- Requirements -
Would you return the complete listing below word for word?

- Provided records -
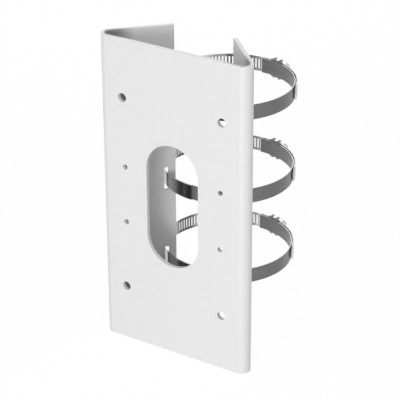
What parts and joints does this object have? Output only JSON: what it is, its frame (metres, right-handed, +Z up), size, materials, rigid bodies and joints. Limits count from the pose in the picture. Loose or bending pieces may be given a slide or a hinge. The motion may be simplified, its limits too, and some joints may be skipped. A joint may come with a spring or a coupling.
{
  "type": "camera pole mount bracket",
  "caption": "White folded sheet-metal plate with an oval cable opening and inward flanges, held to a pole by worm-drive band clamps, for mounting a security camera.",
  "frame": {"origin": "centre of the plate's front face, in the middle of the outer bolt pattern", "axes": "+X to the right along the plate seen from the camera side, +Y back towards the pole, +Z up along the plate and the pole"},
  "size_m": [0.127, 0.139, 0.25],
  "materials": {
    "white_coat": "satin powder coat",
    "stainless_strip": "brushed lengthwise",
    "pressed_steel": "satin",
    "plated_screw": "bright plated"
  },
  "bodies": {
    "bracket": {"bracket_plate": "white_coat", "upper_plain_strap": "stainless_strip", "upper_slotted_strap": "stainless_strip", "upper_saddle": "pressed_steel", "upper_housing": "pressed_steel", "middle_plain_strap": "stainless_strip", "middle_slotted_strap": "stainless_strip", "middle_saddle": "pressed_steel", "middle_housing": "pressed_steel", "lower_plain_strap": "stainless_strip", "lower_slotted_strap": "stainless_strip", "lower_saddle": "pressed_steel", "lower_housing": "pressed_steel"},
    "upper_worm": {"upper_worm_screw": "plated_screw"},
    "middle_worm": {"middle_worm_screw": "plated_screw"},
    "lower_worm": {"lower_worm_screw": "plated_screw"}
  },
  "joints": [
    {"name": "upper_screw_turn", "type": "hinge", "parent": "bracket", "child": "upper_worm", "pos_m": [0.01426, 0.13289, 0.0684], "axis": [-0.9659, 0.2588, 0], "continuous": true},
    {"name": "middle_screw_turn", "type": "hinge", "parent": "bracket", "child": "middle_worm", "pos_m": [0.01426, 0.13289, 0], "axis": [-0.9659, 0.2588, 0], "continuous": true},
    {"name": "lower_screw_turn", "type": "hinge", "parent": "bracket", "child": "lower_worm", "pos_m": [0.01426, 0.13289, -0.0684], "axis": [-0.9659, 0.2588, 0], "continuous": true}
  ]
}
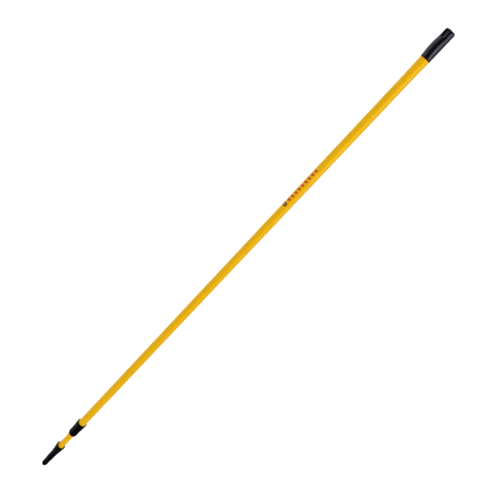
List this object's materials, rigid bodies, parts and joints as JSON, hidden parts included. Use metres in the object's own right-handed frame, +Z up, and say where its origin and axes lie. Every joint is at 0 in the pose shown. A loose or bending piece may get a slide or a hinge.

- Problem solution -
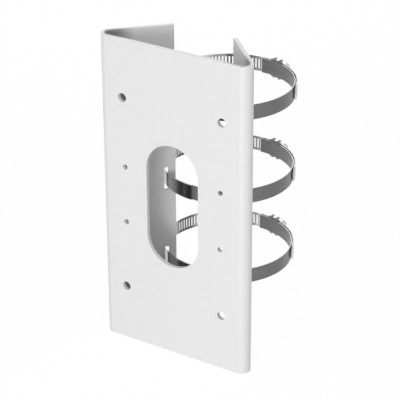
What parts and joints does this object have? Output only JSON: what it is, its frame (metres, right-handed, +Z up), size, materials, rigid bodies and joints. Limits count from the pose in the picture. Loose or bending pieces may be given a slide or a hinge. The motion may be simplified, its limits too, and some joints may be skipped. A joint may come with a spring or a coupling.
{
  "type": "camera pole mount bracket",
  "caption": "White folded sheet-metal plate with an oval cable opening and inward flanges, held to a pole by worm-drive band clamps, for mounting a security camera.",
  "frame": {"origin": "centre of the plate's front face, in the middle of the outer bolt pattern", "axes": "+X to the right along the plate seen from the camera side, +Y back towards the pole, +Z up along the plate and the pole"},
  "size_m": [0.127, 0.139, 0.25],
  "materials": {
    "white_coat": "satin powder coat",
    "stainless_strip": "brushed lengthwise",
    "pressed_steel": "satin",
    "plated_screw": "bright plated"
  },
  "bodies": {
    "bracket": {"bracket_plate": "white_coat", "upper_plain_strap": "stainless_strip", "upper_slotted_strap": "stainless_strip", "upper_saddle": "pressed_steel", "upper_housing": "pressed_steel", "middle_plain_strap": "stainless_strip", "middle_slotted_strap": "stainless_strip", "middle_saddle": "pressed_steel", "middle_housing": "pressed_steel", "lower_plain_strap": "stainless_strip", "lower_slotted_strap": "stainless_strip", "lower_saddle": "pressed_steel", "lower_housing": "pressed_steel"},
    "upper_worm": {"upper_worm_screw": "plated_screw"},
    "middle_worm": {"middle_worm_screw": "plated_screw"},
    "lower_worm": {"lower_worm_screw": "plated_screw"}
  },
  "joints": [
    {"name": "upper_screw_turn", "type": "hinge", "parent": "bracket", "child": "upper_worm", "pos_m": [0.01426, 0.13289, 0.0684], "axis": [-0.9659, 0.2588, 0], "continuous": true},
    {"name": "middle_screw_turn", "type": "hinge", "parent": "bracket", "child": "middle_worm", "pos_m": [0.01426, 0.13289, 0], "axis": [-0.9659, 0.2588, 0], "continuous": true},
    {"name": "lower_screw_turn", "type": "hinge", "parent": "bracket", "child": "lower_worm", "pos_m": [0.01426, 0.13289, -0.0684], "axis": [-0.9659, 0.2588, 0], "continuous": true}
  ]
}
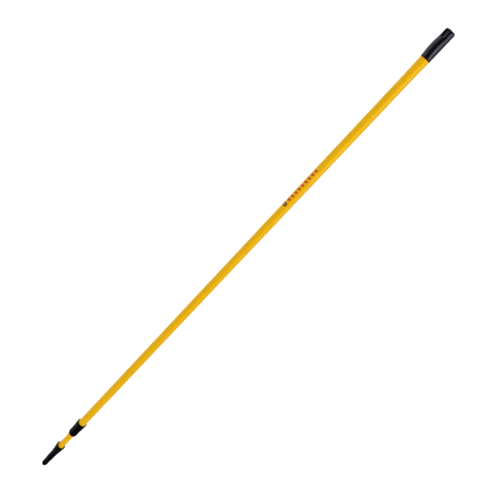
List this object's materials, rigid bodies, parts and joints as JSON, hidden parts included. Use metres in the object's own right-handed frame, +Z up, and say where its origin and axes lie. Every joint is at 0 in the pose shown. A loose or bending piece may get a slide or a hinge.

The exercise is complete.